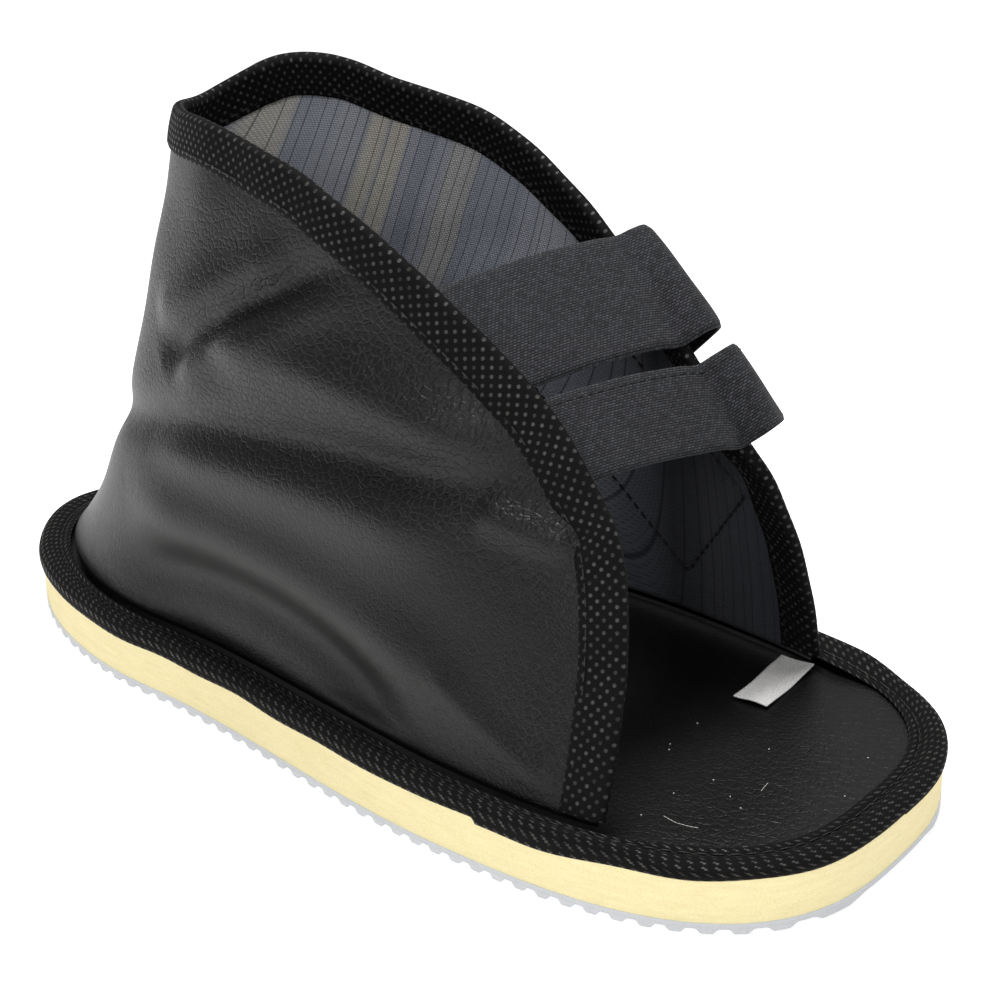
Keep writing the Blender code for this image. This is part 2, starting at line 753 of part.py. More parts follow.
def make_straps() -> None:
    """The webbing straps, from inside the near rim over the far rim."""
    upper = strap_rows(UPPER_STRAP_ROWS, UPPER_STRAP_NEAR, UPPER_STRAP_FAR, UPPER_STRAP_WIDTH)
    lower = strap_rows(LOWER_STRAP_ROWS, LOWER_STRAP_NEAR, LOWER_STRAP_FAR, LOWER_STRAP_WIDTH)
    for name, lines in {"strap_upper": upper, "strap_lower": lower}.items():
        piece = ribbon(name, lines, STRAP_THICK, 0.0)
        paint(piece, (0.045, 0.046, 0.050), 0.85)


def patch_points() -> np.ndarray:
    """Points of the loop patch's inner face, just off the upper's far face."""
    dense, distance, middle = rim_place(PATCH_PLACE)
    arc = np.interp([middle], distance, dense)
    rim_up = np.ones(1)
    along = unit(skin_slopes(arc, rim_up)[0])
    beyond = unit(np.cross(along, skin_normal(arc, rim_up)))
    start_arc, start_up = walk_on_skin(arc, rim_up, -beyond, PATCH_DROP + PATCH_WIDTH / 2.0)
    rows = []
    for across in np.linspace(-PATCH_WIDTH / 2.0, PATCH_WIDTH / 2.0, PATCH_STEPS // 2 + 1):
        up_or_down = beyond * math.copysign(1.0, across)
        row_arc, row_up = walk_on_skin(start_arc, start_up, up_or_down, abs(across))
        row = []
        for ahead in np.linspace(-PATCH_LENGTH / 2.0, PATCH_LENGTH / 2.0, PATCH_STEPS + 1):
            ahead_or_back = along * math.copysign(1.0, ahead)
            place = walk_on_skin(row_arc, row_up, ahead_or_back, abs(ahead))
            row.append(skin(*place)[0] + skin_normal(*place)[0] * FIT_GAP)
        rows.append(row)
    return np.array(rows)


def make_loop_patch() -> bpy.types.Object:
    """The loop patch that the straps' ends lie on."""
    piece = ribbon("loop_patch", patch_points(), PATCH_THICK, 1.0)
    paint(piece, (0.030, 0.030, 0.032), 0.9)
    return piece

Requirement
Return exactly the lines that run from the top of the listing above to the line containing "paint(piece, (0.045, 0.046, 0.050), 0.85)", please, keeping both end lines and leaving out everything else.

Answer to the exercise
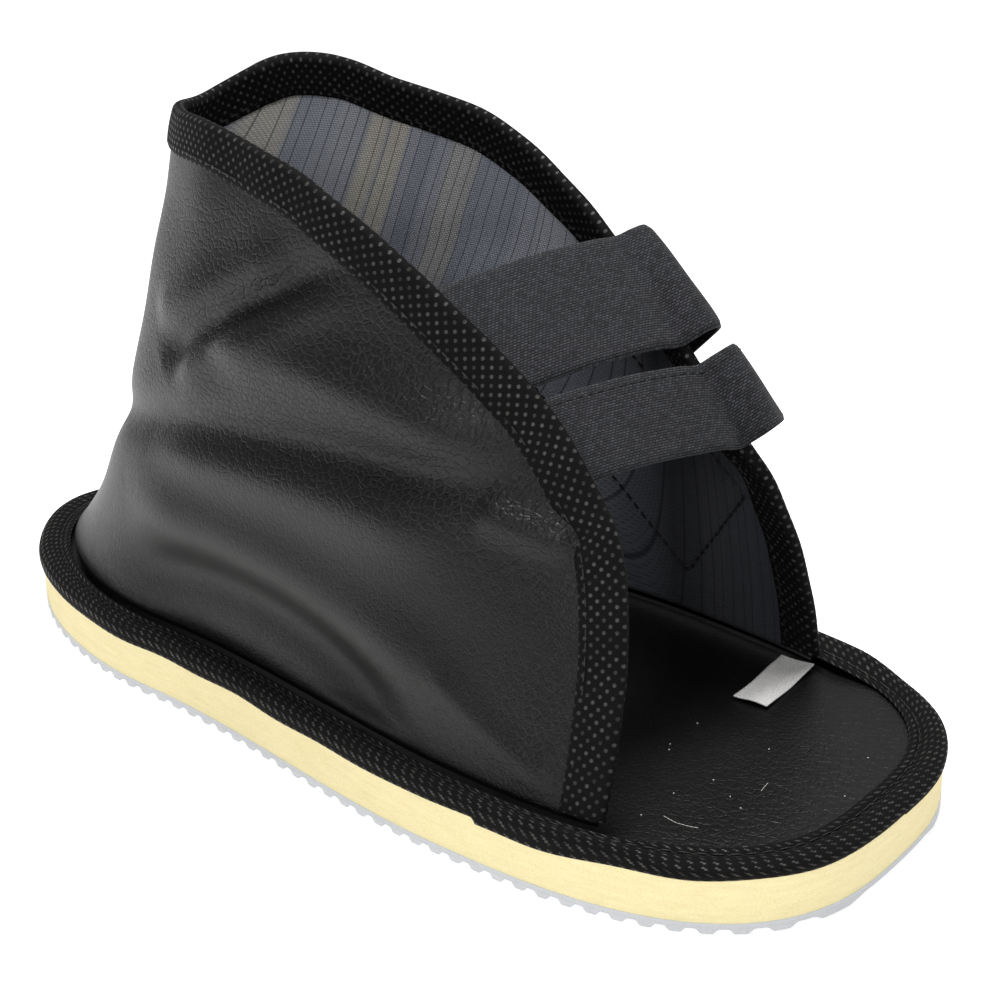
Keep writing the Blender code for this image. This is part 2, starting at line 753 of part.py. More parts follow.
def make_straps() -> None:
    """The webbing straps, from inside the near rim over the far rim."""
    upper = strap_rows(UPPER_STRAP_ROWS, UPPER_STRAP_NEAR, UPPER_STRAP_FAR, UPPER_STRAP_WIDTH)
    lower = strap_rows(LOWER_STRAP_ROWS, LOWER_STRAP_NEAR, LOWER_STRAP_FAR, LOWER_STRAP_WIDTH)
    for name, lines in {"strap_upper": upper, "strap_lower": lower}.items():
        piece = ribbon(name, lines, STRAP_THICK, 0.0)
        paint(piece, (0.045, 0.046, 0.050), 0.85)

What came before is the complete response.